L'enjeu est vraiment trop important. Le monde entier admet que des catastrophes nous attendent avec les conséquences du changement climatique. Tous les économistes sérieux savent que les effets de la crise financière ne cesseront pas de sitôt de se faire sentir. Faillites d'entreprises, licenciements, chômage, pauvreté guettent l'écrasante majorité des populations. Quant aux aides sociales, aux services publics d'éducation et de santé, pour ne citer que ceux-là, il faudrait vraiment être aveugle pour ne pas se rendre compte qu'ils sont systématiquement démantibulés.
 
 Par quelle magie un « citoyen » pourrait-il comprendre ce qu'il ya lieu de faire et s'engager efficacement s'il ne s'est pas préalablement donné les moyens d'analyser les causes profondes des problèmes.
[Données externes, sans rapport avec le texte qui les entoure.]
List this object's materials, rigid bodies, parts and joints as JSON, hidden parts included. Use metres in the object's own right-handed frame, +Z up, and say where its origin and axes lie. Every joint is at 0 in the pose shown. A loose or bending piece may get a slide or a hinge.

Il est important de préciser, ici, que l'essentiel des informations et des explications qui sont servies dans la société dans tous les domaines nécessaires à une compréhension scientifique de la politique (Histoire, économie, relations internationales, etc.) sont triées et manipulées par les agents des classes dominantes. Quelques exemples méritent d'être évoqués : les raisons du déficit de la sécurité sociale, les solutions au financement des retraites, les raisons de la pauvreté des pays du tiers-monde, etc.
 
 Comprendre la politique exige, donc, une démarche volontariste pour rechercher des informations et acquérir des connaissances partant d'un point de vue idéologique résolument partisan : celui qui anime les militants politiques qui luttent contre l'exploitation de l'homme par l'homme et pour l'émancipation des peuples.
 
- Robert SAE, Ancien porte-parole du CNCP (Conseil National des Comités Populaires), Martinique.